→ **SHORT EXERCISE**: Please copy all the lines that follow, word for word.

Records excerpted from a collection:
......

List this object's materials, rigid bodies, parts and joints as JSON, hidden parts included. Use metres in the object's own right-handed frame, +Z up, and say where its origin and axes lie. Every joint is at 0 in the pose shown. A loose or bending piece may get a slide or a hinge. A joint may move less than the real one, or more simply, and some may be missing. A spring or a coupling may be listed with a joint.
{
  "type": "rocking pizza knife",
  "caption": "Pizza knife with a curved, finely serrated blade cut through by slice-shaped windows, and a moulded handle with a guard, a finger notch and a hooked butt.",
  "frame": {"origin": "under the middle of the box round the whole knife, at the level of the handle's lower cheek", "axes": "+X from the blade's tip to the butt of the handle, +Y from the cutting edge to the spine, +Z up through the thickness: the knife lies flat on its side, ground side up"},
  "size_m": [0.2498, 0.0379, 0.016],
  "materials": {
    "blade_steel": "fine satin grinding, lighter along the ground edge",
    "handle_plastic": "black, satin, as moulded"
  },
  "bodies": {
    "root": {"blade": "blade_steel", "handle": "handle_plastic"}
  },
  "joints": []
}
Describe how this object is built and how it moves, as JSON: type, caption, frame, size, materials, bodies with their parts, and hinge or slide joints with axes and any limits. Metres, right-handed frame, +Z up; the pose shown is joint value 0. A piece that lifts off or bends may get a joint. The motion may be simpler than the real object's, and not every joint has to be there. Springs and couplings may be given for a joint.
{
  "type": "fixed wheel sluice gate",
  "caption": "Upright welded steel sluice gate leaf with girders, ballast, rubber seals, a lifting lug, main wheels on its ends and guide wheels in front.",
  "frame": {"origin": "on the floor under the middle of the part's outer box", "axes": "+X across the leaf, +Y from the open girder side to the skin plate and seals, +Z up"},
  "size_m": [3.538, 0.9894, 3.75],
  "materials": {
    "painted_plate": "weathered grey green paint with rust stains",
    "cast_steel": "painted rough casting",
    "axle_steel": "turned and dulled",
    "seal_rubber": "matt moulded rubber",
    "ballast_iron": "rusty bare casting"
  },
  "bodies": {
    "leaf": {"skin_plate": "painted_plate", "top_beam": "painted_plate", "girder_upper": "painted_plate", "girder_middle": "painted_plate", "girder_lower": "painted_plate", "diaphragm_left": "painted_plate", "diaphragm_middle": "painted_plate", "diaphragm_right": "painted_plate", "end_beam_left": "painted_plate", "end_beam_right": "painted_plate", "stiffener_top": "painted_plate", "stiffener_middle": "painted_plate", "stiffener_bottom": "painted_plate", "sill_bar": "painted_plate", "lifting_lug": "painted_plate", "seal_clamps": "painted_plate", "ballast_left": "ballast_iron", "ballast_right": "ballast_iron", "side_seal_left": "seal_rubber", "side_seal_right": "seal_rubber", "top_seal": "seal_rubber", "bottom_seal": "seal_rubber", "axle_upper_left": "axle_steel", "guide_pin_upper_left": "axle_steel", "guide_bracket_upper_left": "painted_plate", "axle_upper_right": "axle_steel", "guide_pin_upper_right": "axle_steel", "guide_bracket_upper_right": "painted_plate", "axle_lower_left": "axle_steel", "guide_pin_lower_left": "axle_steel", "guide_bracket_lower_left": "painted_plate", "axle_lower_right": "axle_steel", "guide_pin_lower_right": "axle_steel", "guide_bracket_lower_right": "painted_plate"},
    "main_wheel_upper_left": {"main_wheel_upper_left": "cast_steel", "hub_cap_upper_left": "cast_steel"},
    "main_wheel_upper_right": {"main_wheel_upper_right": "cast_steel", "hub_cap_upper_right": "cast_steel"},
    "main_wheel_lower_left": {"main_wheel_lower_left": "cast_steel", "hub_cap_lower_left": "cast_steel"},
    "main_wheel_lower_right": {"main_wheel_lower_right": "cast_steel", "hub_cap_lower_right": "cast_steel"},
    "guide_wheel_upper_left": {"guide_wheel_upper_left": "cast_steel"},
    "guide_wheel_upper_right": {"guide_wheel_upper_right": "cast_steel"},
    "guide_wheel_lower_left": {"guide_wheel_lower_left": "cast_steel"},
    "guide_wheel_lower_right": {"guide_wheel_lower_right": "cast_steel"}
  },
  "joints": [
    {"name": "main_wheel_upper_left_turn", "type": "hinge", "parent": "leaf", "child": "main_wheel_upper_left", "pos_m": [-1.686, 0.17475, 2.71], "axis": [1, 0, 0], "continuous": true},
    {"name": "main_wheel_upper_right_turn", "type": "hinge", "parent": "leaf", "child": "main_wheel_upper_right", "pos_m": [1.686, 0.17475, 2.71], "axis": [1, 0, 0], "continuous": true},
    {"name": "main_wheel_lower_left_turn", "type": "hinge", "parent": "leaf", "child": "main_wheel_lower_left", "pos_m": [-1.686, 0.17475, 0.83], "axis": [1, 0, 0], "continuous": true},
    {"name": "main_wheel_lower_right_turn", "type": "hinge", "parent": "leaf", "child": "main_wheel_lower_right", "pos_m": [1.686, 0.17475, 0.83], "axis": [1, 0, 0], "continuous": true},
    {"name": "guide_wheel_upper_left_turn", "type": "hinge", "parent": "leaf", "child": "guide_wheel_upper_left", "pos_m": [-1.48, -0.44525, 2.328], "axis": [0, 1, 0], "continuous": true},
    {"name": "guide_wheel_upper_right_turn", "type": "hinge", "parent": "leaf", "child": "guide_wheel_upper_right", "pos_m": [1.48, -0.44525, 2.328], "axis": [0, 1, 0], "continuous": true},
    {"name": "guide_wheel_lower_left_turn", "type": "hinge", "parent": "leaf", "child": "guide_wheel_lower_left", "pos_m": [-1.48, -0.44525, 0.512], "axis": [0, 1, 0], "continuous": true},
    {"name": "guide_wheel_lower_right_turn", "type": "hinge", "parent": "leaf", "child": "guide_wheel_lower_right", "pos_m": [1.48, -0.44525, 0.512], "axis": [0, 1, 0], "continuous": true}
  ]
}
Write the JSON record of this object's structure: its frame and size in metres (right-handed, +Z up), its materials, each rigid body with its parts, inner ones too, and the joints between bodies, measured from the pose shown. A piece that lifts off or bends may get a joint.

......

→ **TASK RESPONSE**:
List this object's materials, rigid bodies, parts and joints as JSON, hidden parts included. Use metres in the object's own right-handed frame, +Z up, and say where its origin and axes lie. Every joint is at 0 in the pose shown. A loose or bending piece may get a slide or a hinge. A joint may move less than the real one, or more simply, and some may be missing. A spring or a coupling may be listed with a joint.
{
  "type": "rocking pizza knife",
  "caption": "Pizza knife with a curved, finely serrated blade cut through by slice-shaped windows, and a moulded handle with a guard, a finger notch and a hooked butt.",
  "frame": {"origin": "under the middle of the box round the whole knife, at the level of the handle's lower cheek", "axes": "+X from the blade's tip to the butt of the handle, +Y from the cutting edge to the spine, +Z up through the thickness: the knife lies flat on its side, ground side up"},
  "size_m": [0.2498, 0.0379, 0.016],
  "materials": {
    "blade_steel": "fine satin grinding, lighter along the ground edge",
    "handle_plastic": "black, satin, as moulded"
  },
  "bodies": {
    "root": {"blade": "blade_steel", "handle": "handle_plastic"}
  },
  "joints": []
}
Describe how this object is built and how it moves, as JSON: type, caption, frame, size, materials, bodies with their parts, and hinge or slide joints with axes and any limits. Metres, right-handed frame, +Z up; the pose shown is joint value 0. A piece that lifts off or bends may get a joint. The motion may be simpler than the real object's, and not every joint has to be there. Springs and couplings may be given for a joint.
{
  "type": "fixed wheel sluice gate",
  "caption": "Upright welded steel sluice gate leaf with girders, ballast, rubber seals, a lifting lug, main wheels on its ends and guide wheels in front.",
  "frame": {"origin": "on the floor under the middle of the part's outer box", "axes": "+X across the leaf, +Y from the open girder side to the skin plate and seals, +Z up"},
  "size_m": [3.538, 0.9894, 3.75],
  "materials": {
    "painted_plate": "weathered grey green paint with rust stains",
    "cast_steel": "painted rough casting",
    "axle_steel": "turned and dulled",
    "seal_rubber": "matt moulded rubber",
    "ballast_iron": "rusty bare casting"
  },
  "bodies": {
    "leaf": {"skin_plate": "painted_plate", "top_beam": "painted_plate", "girder_upper": "painted_plate", "girder_middle": "painted_plate", "girder_lower": "painted_plate", "diaphragm_left": "painted_plate", "diaphragm_middle": "painted_plate", "diaphragm_right": "painted_plate", "end_beam_left": "painted_plate", "end_beam_right": "painted_plate", "stiffener_top": "painted_plate", "stiffener_middle": "painted_plate", "stiffener_bottom": "painted_plate", "sill_bar": "painted_plate", "lifting_lug": "painted_plate", "seal_clamps": "painted_plate", "ballast_left": "ballast_iron", "ballast_right": "ballast_iron", "side_seal_left": "seal_rubber", "side_seal_right": "seal_rubber", "top_seal": "seal_rubber", "bottom_seal": "seal_rubber", "axle_upper_left": "axle_steel", "guide_pin_upper_left": "axle_steel", "guide_bracket_upper_left": "painted_plate", "axle_upper_right": "axle_steel", "guide_pin_upper_right": "axle_steel", "guide_bracket_upper_right": "painted_plate", "axle_lower_left": "axle_steel", "guide_pin_lower_left": "axle_steel", "guide_bracket_lower_left": "painted_plate", "axle_lower_right": "axle_steel", "guide_pin_lower_right": "axle_steel", "guide_bracket_lower_right": "painted_plate"},
    "main_wheel_upper_left": {"main_wheel_upper_left": "cast_steel", "hub_cap_upper_left": "cast_steel"},
    "main_wheel_upper_right": {"main_wheel_upper_right": "cast_steel", "hub_cap_upper_right": "cast_steel"},
    "main_wheel_lower_left": {"main_wheel_lower_left": "cast_steel", "hub_cap_lower_left": "cast_steel"},
    "main_wheel_lower_right": {"main_wheel_lower_right": "cast_steel", "hub_cap_lower_right": "cast_steel"},
    "guide_wheel_upper_left": {"guide_wheel_upper_left": "cast_steel"},
    "guide_wheel_upper_right": {"guide_wheel_upper_right": "cast_steel"},
    "guide_wheel_lower_left": {"guide_wheel_lower_left": "cast_steel"},
    "guide_wheel_lower_right": {"guide_wheel_lower_right": "cast_steel"}
  },
  "joints": [
    {"name": "main_wheel_upper_left_turn", "type": "hinge", "parent": "leaf", "child": "main_wheel_upper_left", "pos_m": [-1.686, 0.17475, 2.71], "axis": [1, 0, 0], "continuous": true},
    {"name": "main_wheel_upper_right_turn", "type": "hinge", "parent": "leaf", "child": "main_wheel_upper_right", "pos_m": [1.686, 0.17475, 2.71], "axis": [1, 0, 0], "continuous": true},
    {"name": "main_wheel_lower_left_turn", "type": "hinge", "parent": "leaf", "child": "main_wheel_lower_left", "pos_m": [-1.686, 0.17475, 0.83], "axis": [1, 0, 0], "continuous": true},
    {"name": "main_wheel_lower_right_turn", "type": "hinge", "parent": "leaf", "child": "main_wheel_lower_right", "pos_m": [1.686, 0.17475, 0.83], "axis": [1, 0, 0], "continuous": true},
    {"name": "guide_wheel_upper_left_turn", "type": "hinge", "parent": "leaf", "child": "guide_wheel_upper_left", "pos_m": [-1.48, -0.44525, 2.328], "axis": [0, 1, 0], "continuous": true},
    {"name": "guide_wheel_upper_right_turn", "type": "hinge", "parent": "leaf", "child": "guide_wheel_upper_right", "pos_m": [1.48, -0.44525, 2.328], "axis": [0, 1, 0], "continuous": true},
    {"name": "guide_wheel_lower_left_turn", "type": "hinge", "parent": "leaf", "child": "guide_wheel_lower_left", "pos_m": [-1.48, -0.44525, 0.512], "axis": [0, 1, 0], "continuous": true},
    {"name": "guide_wheel_lower_right_turn", "type": "hinge", "parent": "leaf", "child": "guide_wheel_lower_right", "pos_m": [1.48, -0.44525, 0.512], "axis": [0, 1, 0], "continuous": true}
  ]
}
Write the JSON record of this object's structure: its frame and size in metres (right-handed, +Z up), its materials, each rigid body with its parts, inner ones too, and the joints between bodies, measured from the pose shown. A piece that lifts off or bends may get a joint.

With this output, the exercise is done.